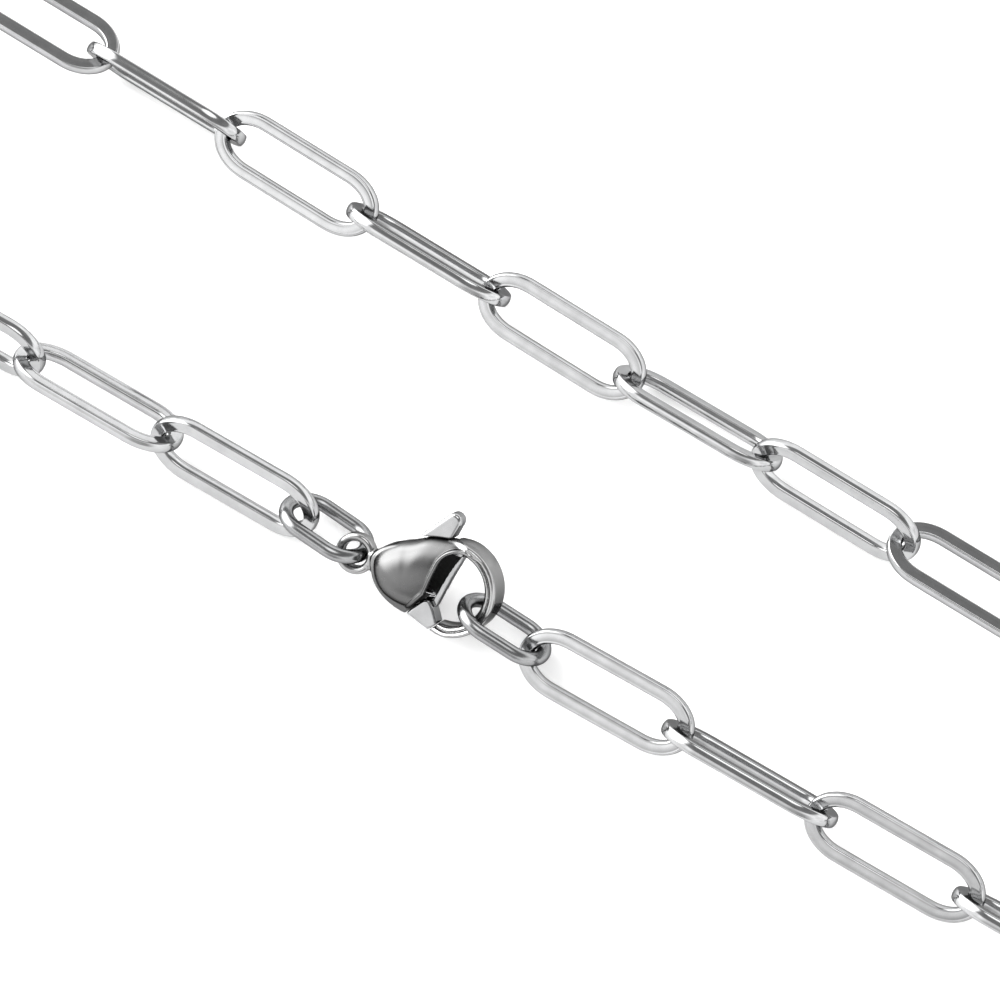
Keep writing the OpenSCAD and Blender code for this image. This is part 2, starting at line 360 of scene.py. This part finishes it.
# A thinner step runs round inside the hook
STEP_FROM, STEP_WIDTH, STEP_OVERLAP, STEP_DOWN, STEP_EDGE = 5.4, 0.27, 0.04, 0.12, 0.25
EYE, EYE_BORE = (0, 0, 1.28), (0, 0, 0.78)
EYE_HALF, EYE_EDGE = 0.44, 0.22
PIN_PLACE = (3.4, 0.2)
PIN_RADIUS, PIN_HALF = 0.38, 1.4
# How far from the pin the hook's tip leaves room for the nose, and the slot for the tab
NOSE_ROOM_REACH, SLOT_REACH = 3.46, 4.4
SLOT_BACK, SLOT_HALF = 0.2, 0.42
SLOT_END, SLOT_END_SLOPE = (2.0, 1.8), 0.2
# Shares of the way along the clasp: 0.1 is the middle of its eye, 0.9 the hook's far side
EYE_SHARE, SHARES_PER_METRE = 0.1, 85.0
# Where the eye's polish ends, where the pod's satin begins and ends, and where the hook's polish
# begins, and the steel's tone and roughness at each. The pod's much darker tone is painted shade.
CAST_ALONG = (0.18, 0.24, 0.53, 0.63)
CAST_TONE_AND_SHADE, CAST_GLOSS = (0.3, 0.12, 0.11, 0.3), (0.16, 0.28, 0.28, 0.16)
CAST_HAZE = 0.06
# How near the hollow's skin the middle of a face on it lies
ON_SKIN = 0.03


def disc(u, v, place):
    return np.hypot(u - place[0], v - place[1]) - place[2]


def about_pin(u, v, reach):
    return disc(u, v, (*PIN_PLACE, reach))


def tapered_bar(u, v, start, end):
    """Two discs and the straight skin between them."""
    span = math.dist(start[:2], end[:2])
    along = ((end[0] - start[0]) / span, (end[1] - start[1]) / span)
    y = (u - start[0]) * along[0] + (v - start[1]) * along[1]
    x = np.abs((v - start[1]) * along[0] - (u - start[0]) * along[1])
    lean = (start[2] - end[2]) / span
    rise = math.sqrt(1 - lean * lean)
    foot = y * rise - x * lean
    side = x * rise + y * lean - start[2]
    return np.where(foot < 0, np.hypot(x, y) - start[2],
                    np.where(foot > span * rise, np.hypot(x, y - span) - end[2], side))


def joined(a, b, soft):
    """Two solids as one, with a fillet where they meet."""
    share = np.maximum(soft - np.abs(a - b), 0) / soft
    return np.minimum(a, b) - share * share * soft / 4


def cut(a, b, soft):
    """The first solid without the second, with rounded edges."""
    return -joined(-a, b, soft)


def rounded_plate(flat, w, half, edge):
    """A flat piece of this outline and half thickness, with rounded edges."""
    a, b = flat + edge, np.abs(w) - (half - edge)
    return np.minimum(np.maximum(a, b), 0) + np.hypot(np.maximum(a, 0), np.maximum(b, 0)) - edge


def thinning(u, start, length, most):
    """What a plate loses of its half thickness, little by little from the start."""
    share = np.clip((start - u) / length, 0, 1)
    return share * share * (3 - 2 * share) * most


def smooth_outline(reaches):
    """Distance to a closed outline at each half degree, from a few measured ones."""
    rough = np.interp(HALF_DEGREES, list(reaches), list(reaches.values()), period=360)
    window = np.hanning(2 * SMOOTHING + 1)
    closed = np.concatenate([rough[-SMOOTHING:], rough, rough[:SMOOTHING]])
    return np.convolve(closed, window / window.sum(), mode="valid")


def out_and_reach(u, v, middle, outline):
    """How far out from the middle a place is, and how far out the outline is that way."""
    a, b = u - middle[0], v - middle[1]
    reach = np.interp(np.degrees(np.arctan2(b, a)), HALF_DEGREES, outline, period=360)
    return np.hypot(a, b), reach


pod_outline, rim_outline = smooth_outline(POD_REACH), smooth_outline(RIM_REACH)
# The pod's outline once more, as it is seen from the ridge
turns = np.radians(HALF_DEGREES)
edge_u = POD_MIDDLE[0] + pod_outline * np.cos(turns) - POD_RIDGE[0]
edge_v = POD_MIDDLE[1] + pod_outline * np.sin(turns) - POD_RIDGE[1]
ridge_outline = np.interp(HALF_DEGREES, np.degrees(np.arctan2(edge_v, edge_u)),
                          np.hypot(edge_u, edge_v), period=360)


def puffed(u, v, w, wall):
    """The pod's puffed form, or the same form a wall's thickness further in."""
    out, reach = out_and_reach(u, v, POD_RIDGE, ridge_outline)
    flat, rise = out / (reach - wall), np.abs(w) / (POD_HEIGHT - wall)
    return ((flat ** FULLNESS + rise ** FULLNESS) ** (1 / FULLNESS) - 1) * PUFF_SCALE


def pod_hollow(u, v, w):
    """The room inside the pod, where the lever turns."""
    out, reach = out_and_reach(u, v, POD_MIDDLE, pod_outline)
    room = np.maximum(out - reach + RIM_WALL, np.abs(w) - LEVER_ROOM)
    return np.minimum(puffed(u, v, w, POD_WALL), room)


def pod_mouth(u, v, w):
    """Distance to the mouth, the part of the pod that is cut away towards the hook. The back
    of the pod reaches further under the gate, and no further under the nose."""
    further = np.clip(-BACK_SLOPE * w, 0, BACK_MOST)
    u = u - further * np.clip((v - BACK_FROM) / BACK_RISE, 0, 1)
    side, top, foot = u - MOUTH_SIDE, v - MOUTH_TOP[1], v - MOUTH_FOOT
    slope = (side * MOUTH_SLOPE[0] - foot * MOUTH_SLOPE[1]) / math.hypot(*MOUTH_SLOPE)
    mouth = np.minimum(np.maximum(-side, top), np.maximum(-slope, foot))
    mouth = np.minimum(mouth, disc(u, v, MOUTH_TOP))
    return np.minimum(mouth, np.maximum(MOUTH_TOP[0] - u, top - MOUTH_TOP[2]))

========

PROBLEM TO SOLVE: Set every line of the listing down word for word.

PROBLEM SOLUTION:
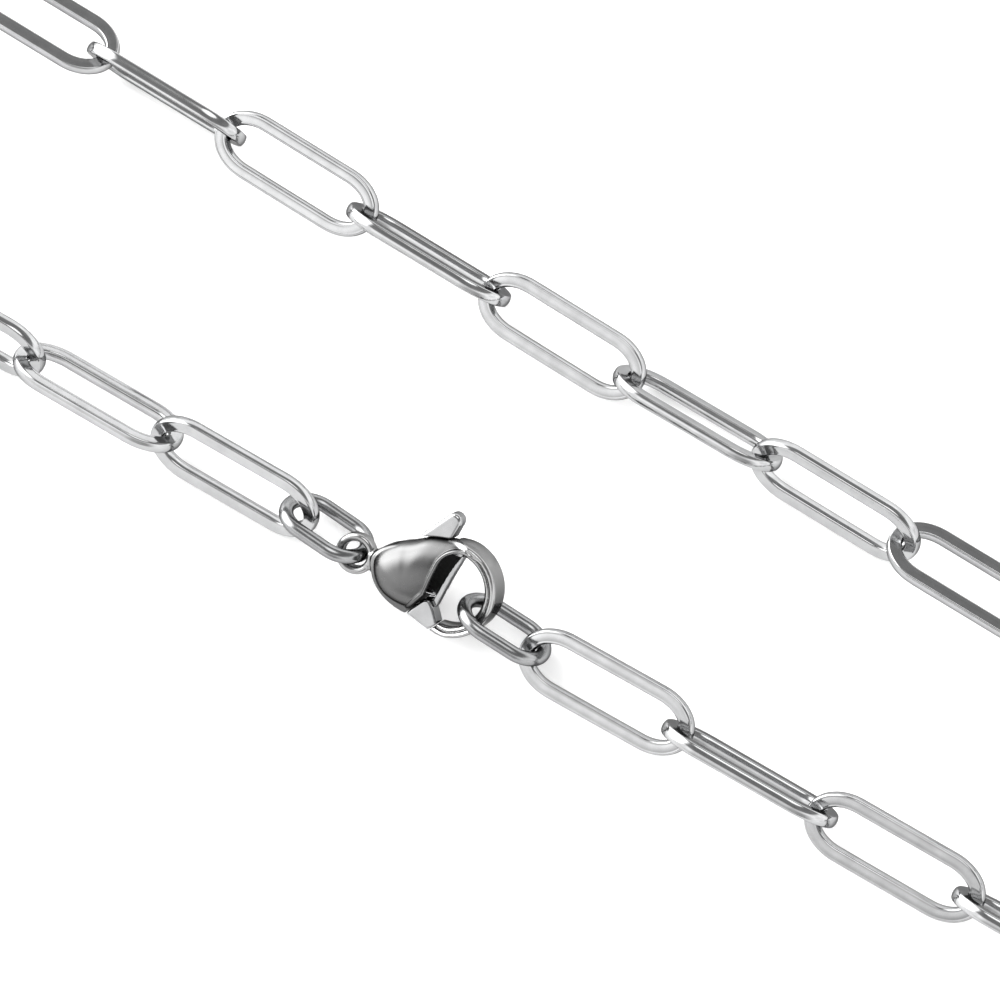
Keep writing the OpenSCAD and Blender code for this image. This is part 2, starting at line 360 of scene.py. This part finishes it.
# A thinner step runs round inside the hook
STEP_FROM, STEP_WIDTH, STEP_OVERLAP, STEP_DOWN, STEP_EDGE = 5.4, 0.27, 0.04, 0.12, 0.25
EYE, EYE_BORE = (0, 0, 1.28), (0, 0, 0.78)
EYE_HALF, EYE_EDGE = 0.44, 0.22
PIN_PLACE = (3.4, 0.2)
PIN_RADIUS, PIN_HALF = 0.38, 1.4
# How far from the pin the hook's tip leaves room for the nose, and the slot for the tab
NOSE_ROOM_REACH, SLOT_REACH = 3.46, 4.4
SLOT_BACK, SLOT_HALF = 0.2, 0.42
SLOT_END, SLOT_END_SLOPE = (2.0, 1.8), 0.2
# Shares of the way along the clasp: 0.1 is the middle of its eye, 0.9 the hook's far side
EYE_SHARE, SHARES_PER_METRE = 0.1, 85.0
# Where the eye's polish ends, where the pod's satin begins and ends, and where the hook's polish
# begins, and the steel's tone and roughness at each. The pod's much darker tone is painted shade.
CAST_ALONG = (0.18, 0.24, 0.53, 0.63)
CAST_TONE_AND_SHADE, CAST_GLOSS = (0.3, 0.12, 0.11, 0.3), (0.16, 0.28, 0.28, 0.16)
CAST_HAZE = 0.06
# How near the hollow's skin the middle of a face on it lies
ON_SKIN = 0.03


def disc(u, v, place):
    return np.hypot(u - place[0], v - place[1]) - place[2]


def about_pin(u, v, reach):
    return disc(u, v, (*PIN_PLACE, reach))


def tapered_bar(u, v, start, end):
    """Two discs and the straight skin between them."""
    span = math.dist(start[:2], end[:2])
    along = ((end[0] - start[0]) / span, (end[1] - start[1]) / span)
    y = (u - start[0]) * along[0] + (v - start[1]) * along[1]
    x = np.abs((v - start[1]) * along[0] - (u - start[0]) * along[1])
    lean = (start[2] - end[2]) / span
    rise = math.sqrt(1 - lean * lean)
    foot = y * rise - x * lean
    side = x * rise + y * lean - start[2]
    return np.where(foot < 0, np.hypot(x, y) - start[2],
                    np.where(foot > span * rise, np.hypot(x, y - span) - end[2], side))


def joined(a, b, soft):
    """Two solids as one, with a fillet where they meet."""
    share = np.maximum(soft - np.abs(a - b), 0) / soft
    return np.minimum(a, b) - share * share * soft / 4


def cut(a, b, soft):
    """The first solid without the second, with rounded edges."""
    return -joined(-a, b, soft)


def rounded_plate(flat, w, half, edge):
    """A flat piece of this outline and half thickness, with rounded edges."""
    a, b = flat + edge, np.abs(w) - (half - edge)
    return np.minimum(np.maximum(a, b), 0) + np.hypot(np.maximum(a, 0), np.maximum(b, 0)) - edge


def thinning(u, start, length, most):
    """What a plate loses of its half thickness, little by little from the start."""
    share = np.clip((start - u) / length, 0, 1)
    return share * share * (3 - 2 * share) * most


def smooth_outline(reaches):
    """Distance to a closed outline at each half degree, from a few measured ones."""
    rough = np.interp(HALF_DEGREES, list(reaches), list(reaches.values()), period=360)
    window = np.hanning(2 * SMOOTHING + 1)
    closed = np.concatenate([rough[-SMOOTHING:], rough, rough[:SMOOTHING]])
    return np.convolve(closed, window / window.sum(), mode="valid")


def out_and_reach(u, v, middle, outline):
    """How far out from the middle a place is, and how far out the outline is that way."""
    a, b = u - middle[0], v - middle[1]
    reach = np.interp(np.degrees(np.arctan2(b, a)), HALF_DEGREES, outline, period=360)
    return np.hypot(a, b), reach


pod_outline, rim_outline = smooth_outline(POD_REACH), smooth_outline(RIM_REACH)
# The pod's outline once more, as it is seen from the ridge
turns = np.radians(HALF_DEGREES)
edge_u = POD_MIDDLE[0] + pod_outline * np.cos(turns) - POD_RIDGE[0]
edge_v = POD_MIDDLE[1] + pod_outline * np.sin(turns) - POD_RIDGE[1]
ridge_outline = np.interp(HALF_DEGREES, np.degrees(np.arctan2(edge_v, edge_u)),
                          np.hypot(edge_u, edge_v), period=360)


def puffed(u, v, w, wall):
    """The pod's puffed form, or the same form a wall's thickness further in."""
    out, reach = out_and_reach(u, v, POD_RIDGE, ridge_outline)
    flat, rise = out / (reach - wall), np.abs(w) / (POD_HEIGHT - wall)
    return ((flat ** FULLNESS + rise ** FULLNESS) ** (1 / FULLNESS) - 1) * PUFF_SCALE


def pod_hollow(u, v, w):
    """The room inside the pod, where the lever turns."""
    out, reach = out_and_reach(u, v, POD_MIDDLE, pod_outline)
    room = np.maximum(out - reach + RIM_WALL, np.abs(w) - LEVER_ROOM)
    return np.minimum(puffed(u, v, w, POD_WALL), room)


def pod_mouth(u, v, w):
    """Distance to the mouth, the part of the pod that is cut away towards the hook. The back
    of the pod reaches further under the gate, and no further under the nose."""
    further = np.clip(-BACK_SLOPE * w, 0, BACK_MOST)
    u = u - further * np.clip((v - BACK_FROM) / BACK_RISE, 0, 1)
    side, top, foot = u - MOUTH_SIDE, v - MOUTH_TOP[1], v - MOUTH_FOOT
    slope = (side * MOUTH_SLOPE[0] - foot * MOUTH_SLOPE[1]) / math.hypot(*MOUTH_SLOPE)
    mouth = np.minimum(np.maximum(-side, top), np.maximum(-slope, foot))
    mouth = np.minimum(mouth, disc(u, v, MOUTH_TOP))
    return np.minimum(mouth, np.maximum(MOUTH_TOP[0] - u, top - MOUTH_TOP[2]))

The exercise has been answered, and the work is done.